Ma come si è ridotto il grado alcolico? Federvini spiega che il “piccolo miracolo” è riuscito grazie alle nuove tecniche di estrazione degli aromi e delle essenze che permettono di infondere lo stesso sapore con meno erbe e meno alcol. Federvini sottolinea che la riduzione della gradazione alcolica non è una semplice diluizione come si potrebbe pensare, ma è un’operazione complessa che richiede tecnologica sofisticata per riuscire a mantenere nell’amaro lo stesso aroma e gusto. Commenta Flavio Grassi: «Il contributo sensoriale dell’alcol non è sullo stesso livello di quello prodotto dalle erbe. In parte l’alcol contribuisce alla dolcezza, e quindi la sua diminuzione potrebbe essere compensata con un aumento calibrato dello zucchero. L’alcol inoltre contribuisce alla sensazione di “rotondità”, che può essere parzialmente compensata da un incremento di altre componenti. La caratteristica più percepibile dell’alcol resta però la sensazione di calore, e questa è insostituibile».
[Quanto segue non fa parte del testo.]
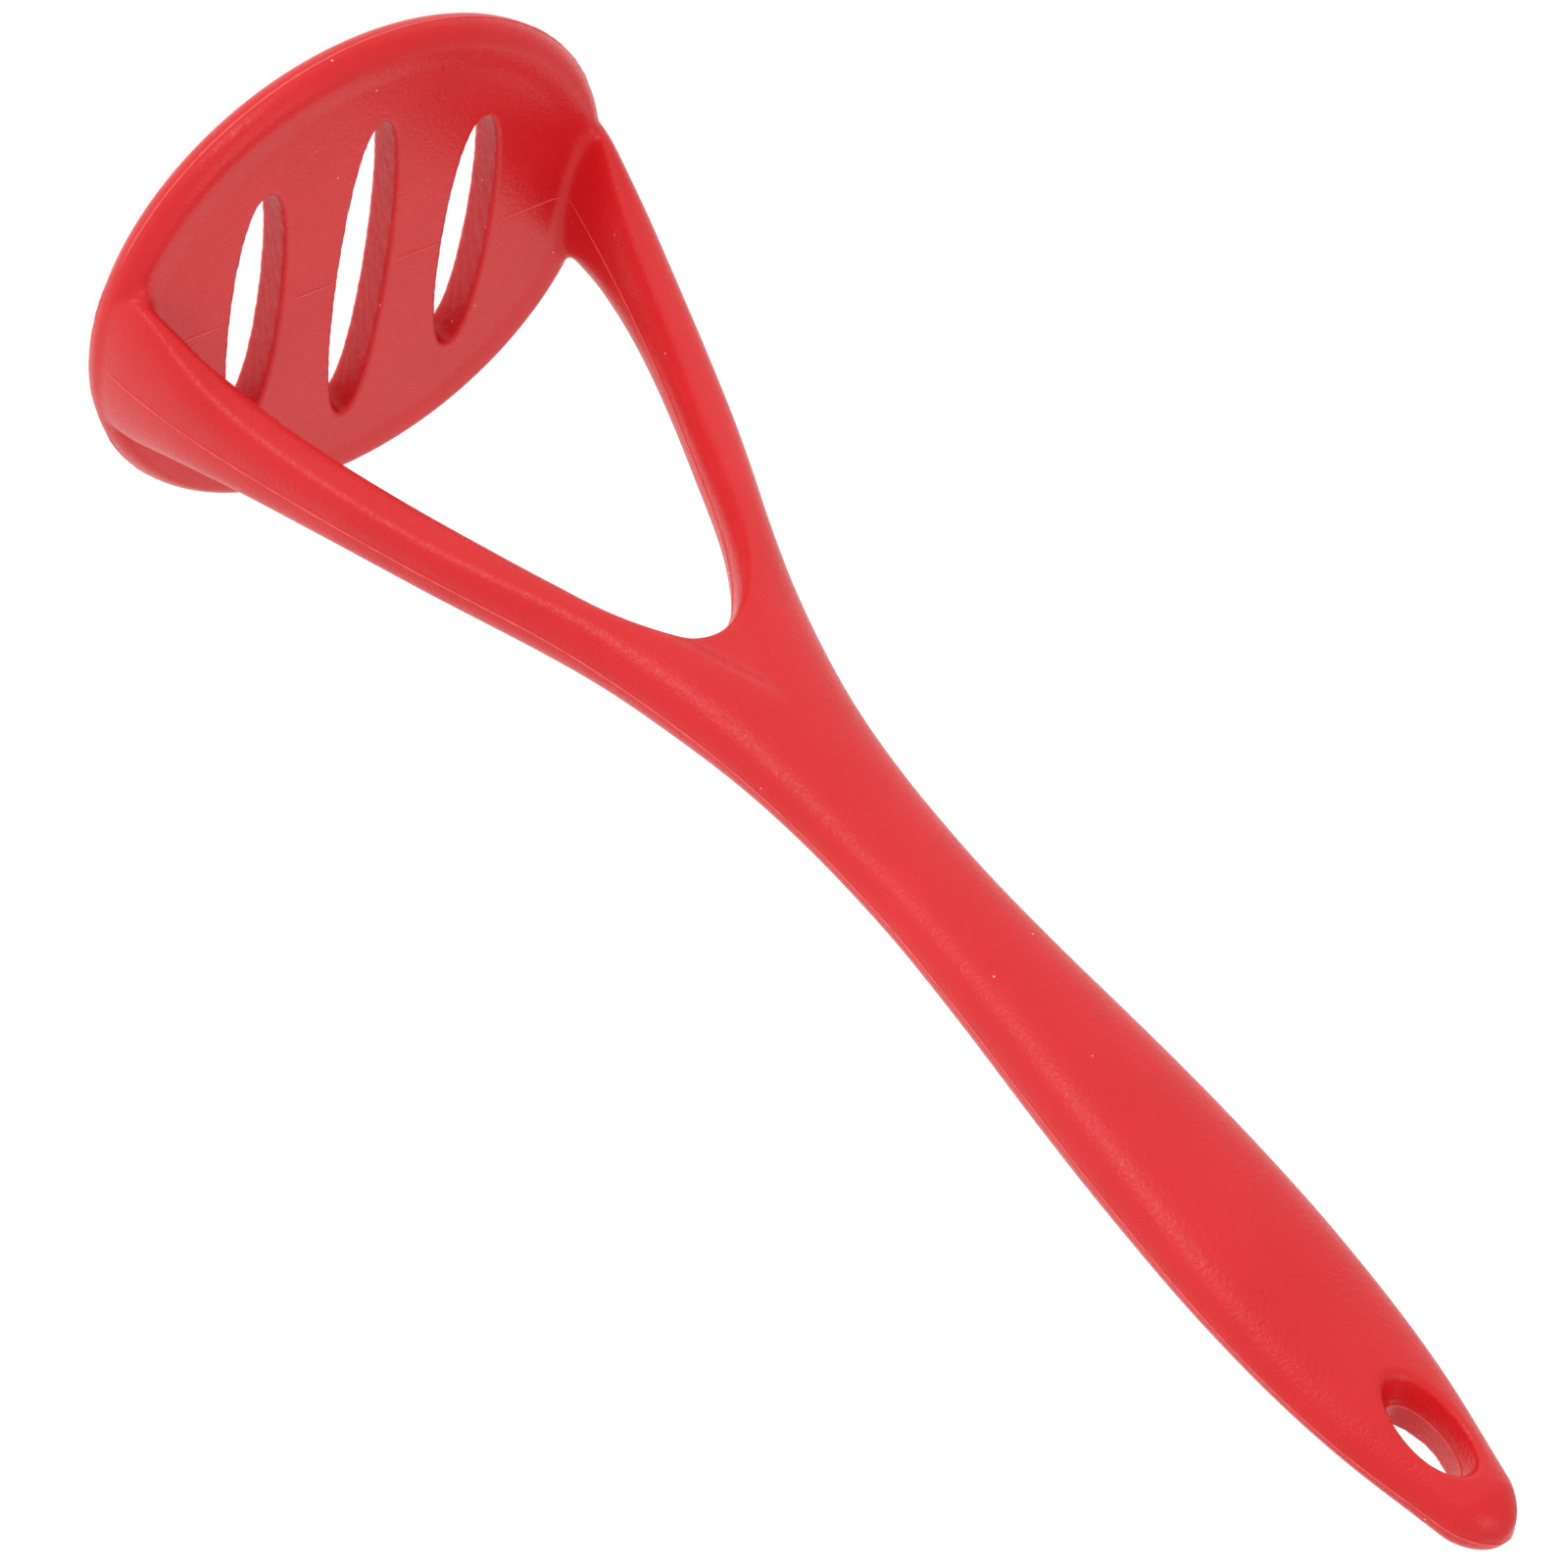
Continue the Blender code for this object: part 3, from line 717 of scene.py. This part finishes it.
def area_light(name, direction, distance, size, power, aim):
    """Rectangular light at a distance from the point that it faces."""
    data = bpy.data.lights.new(name, "AREA")
    data.shape = "RECTANGLE"
    data.size = size[0]
    data.size_y = size[1]
    data.energy = power
    thing = bpy.data.objects.new(name, data)
    way = Vector(direction).normalized()
    thing.location = Vector(aim) + way * distance
    thing.rotation_euler = way.to_track_quat("Z", "Y").to_euler()
    bpy.context.scene.collection.objects.link(thing)


def make_world(strength):
    """Even white light from all round."""
    world = bpy.data.worlds.new("studio")
    bpy.context.scene.world = world
    world.use_nodes = True
    shade = world.node_tree.nodes["Background"]
    shade.inputs["Color"].default_value = (1.0, 1.0, 1.0, 1.0)
    shade.inputs["Strength"].default_value = strength


def make_camera():
    """Camera that looks down the tool from the front, over the +X arm."""
    data = bpy.data.cameras.new("camera")
    data.lens = CAMERA_LENS
    data.sensor_width = 36.0
    data.clip_start = 0.01
    data.clip_end = 50.0
    thing = bpy.data.objects.new("camera", data)
    back = CAMERA_BACK.normalized()
    right = CAMERA_UP.cross(back).normalized()
    up = back.cross(right)
    turn = Matrix((right, up, back)).transposed().to_4x4()
    thing.matrix_world = Matrix.Translation(CAMERA_PLACE) @ turn
    bpy.context.scene.collection.objects.link(thing)
    bpy.context.scene.camera = thing


def main():
    red = silicone("red_silicone", RED, roughness=0.34, grain=1.0)
    # Slot walls: rougher trimmed finish, with a darker red that is painted shade.
    cut = silicone("cut_silicone_shaded", SLOT_WALL_SHADE_RED, roughness=0.48, grain=1.0, fineness=900.0)
    # The beads' lighter red is painted highlight.
    flash_highlight = silicone("flash_silicone_highlight", FLASH_HIGHLIGHT_RED, roughness=0.34, grain=0.2)
    points, quads = skin_mesh()
    skin = mesh_object("skin", points, quads.tolist(), red)
    skin.data.materials.append(cut)
    cut_faces(skin, points, quads)
    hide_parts("silicone_skin")
    lines, faces = joined(side_lines() + head_lines() + hole_line())
    parting = mesh_object("parting_lines", lines, faces, flash_highlight)
    for piece in (skin, parting):
        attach(piece, "root")
    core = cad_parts["nylon_core"]
    core.data.materials.clear()
    core.data.materials.append(nylon())

    make_floor()
    make_camera()
    make_world(SKY)
    for light in LIGHTS:
        area_light(*light)
    bpy.context.scene.view_settings.view_transform = "Standard"


main()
Qualche consumatore, in effetti, sembra averci fatto caso: cercando in Internet, sul gruppo di discussione it.discussioni.ristoranti c’è un post proprio sulla gradazione del Fernet che risale alla fine del 2009. Chi scrive dice di ricordare il “vecchio” tasso alcolico del Fernet-Branca di 45° e di averne notato la discesa a “42° o 43°”, aggiungendo “il Fernet aveva nelle sue peculiarità di essere “forte”, ora non più”, manifestando la sua delusione e chiedendo una spiegazione per il cambiamento.
Va notato che la riduzione dell’alcol comporta anche una diminuzione dei costi di produzione della bevanda, visto che le aziende versano allo stato una tassa direttamente proporzionale al contenuto alcolico. Federvini conferma che l’accisa sull’alcol è stata incrementata in più occasioni, anche recenti, e questo – in mancanza di cambiamenti sul processo di produzione – avrebbe comportato un aumento di prezzo sicuramente sgradito ai consumatori. A quanto ammonta il risparmio per l’azienda? Il calcolo è presto fatto: ai valori attuali il produttore deve versare per ogni grado alcolico 0,1 euro circa. Se il quantitativo nella bottiglia scende di 6 gradi come nel caso del Fernet-Branca la tassa si riduce di 0,6 euro.